7. Regular causes of legal action remain available (tort, fraudulent misrepresentation, unfair or deceptive acts or practices, breach of contract).
4. What about bulk government surveillance?
One of the complaints over the Safe Harbor system was that it did not sufficiently prevent – or give individuals a proper means to challenge – bulk surveillance by US authorities and so was not “adequate” for the protection of EU citizens’ data. As explained in the adequacy decision, collection of “signals intelligence” and data will still be permitted for national security, public interest and law enforcement requirements, but generalized surveillance should be subject to effective institutional legal controls, oversight and remedies for individuals. These remedies include recourse to a new “Privacy Shield Ombudsperson”, independent from US intelligence agencies, who will guarantee that complaints are investigated, and confirm that US laws have been complied with or any non-compliance has been rectified.
5. What now?
US companies can self-certify with the Department of Commerce from 1 August 2016 (see guide to self-certification here). Although there will be a process of adaptation required and new requirements for data importers, there will be some relief that a standard mechanism has emerged enabling Transatlantic data flows without specific authorisation or use of other methods such as the Model Clauses.

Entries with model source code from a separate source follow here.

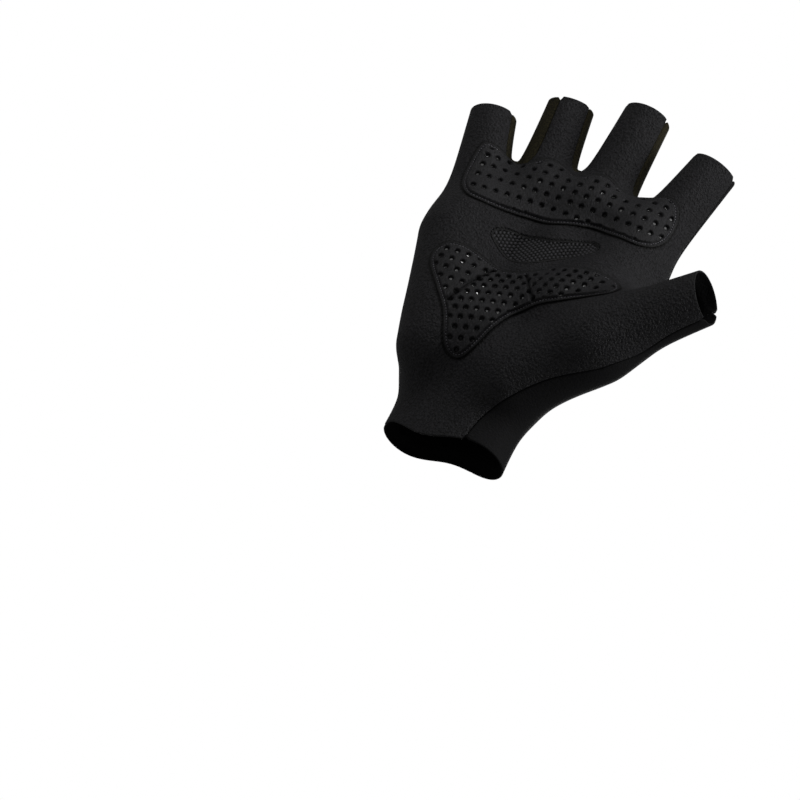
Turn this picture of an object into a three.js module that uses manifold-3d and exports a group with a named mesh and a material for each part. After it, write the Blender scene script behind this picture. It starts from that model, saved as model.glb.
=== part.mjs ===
/**
 * A right-hand half-finger fitness glove, empty and holding the form of a hand.
 *
 * Millimetres. The origin is the centre of the wrist opening, +Z runs to the
 * fingers, +Y comes out of the palm, -Y out of the back of the hand, and the
 * thumb is on the -X side.
 *
 * The form is one smooth field: a soft union of tapered round rods, a row for
 * each finger, web, ridge and full place of the hand. The cloth is the shell
 * between two levels of that field. A seam sheet, bands between the fingers and
 * outlines on the palm part the shell into its panels, and hems trim it.
 */
import * as THREE from 'three'
import { mergeVertices } from 'three/addons/utils/BufferGeometryUtils.js'
import Module from 'manifold-3d'

const wasm = await Module()
wasm.setup()

// Driving dimensions
const CLOTH = 1.5
const GAP = 0.4
const PAD_HEIGHT = 2.6
const BLEND = 3.2
const GRID = new THREE.Vector3(5, 6, 8)
const PAD_GRID = new THREE.Vector3(5.5, 5, 5.5)
const NET_EVENNESS = 0.5
const SHEET_STEP = 9
const HEM_CUTTER_LENGTH = 34
const HEM_CUTTER_SIDES = 24
const GROOVE_WIDTH = 0.9
const OUTLINE_STEPS = 2
const SLIVER_VOLUME = 1
const MEND_TOLERANCE = 0.1
const WELD_DISTANCE = 1e-4
const SETTLE_ROUNDS = 3
const SETTLE_STEP = 0.05
const LEAST_SLOPE = 0.2
const SEAM_STEP = 1
const MOST_SEAM_SLANT = 8
const PAST = 2
const LOW = new THREE.Vector3(-104, -36, -46)
const HIGH = new THREE.Vector3(64, 58, 200)

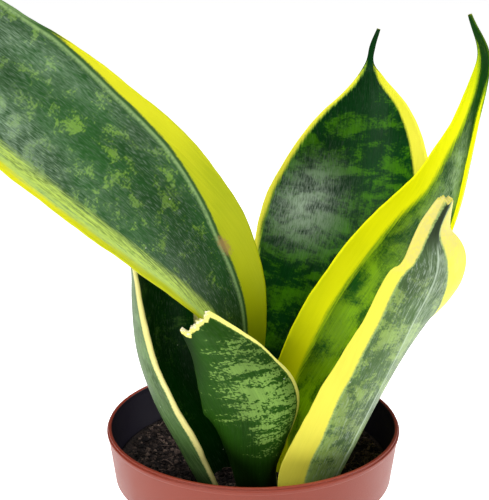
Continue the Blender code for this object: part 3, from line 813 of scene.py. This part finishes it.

On the other hand, there is still sensitivity around compatibility with EU fundamental rights, and whether the system is sufficiently different from the Safe Harbor arrangements to resolve the perceived issues with them, so legal challenges seem almost inevitable. However, the new and improved Privacy Shield seems to have been designed to address all the key issues behind the invalidation of the Safe Harbor program, to give it the best possible chance of being upheld by the EU Court of Justice, including specifically the issues of more effective oversight, limitations on bulk surveillance, opportunity for all individual complaints to be resolved, and regular joint review by the EU Commission and US authorities.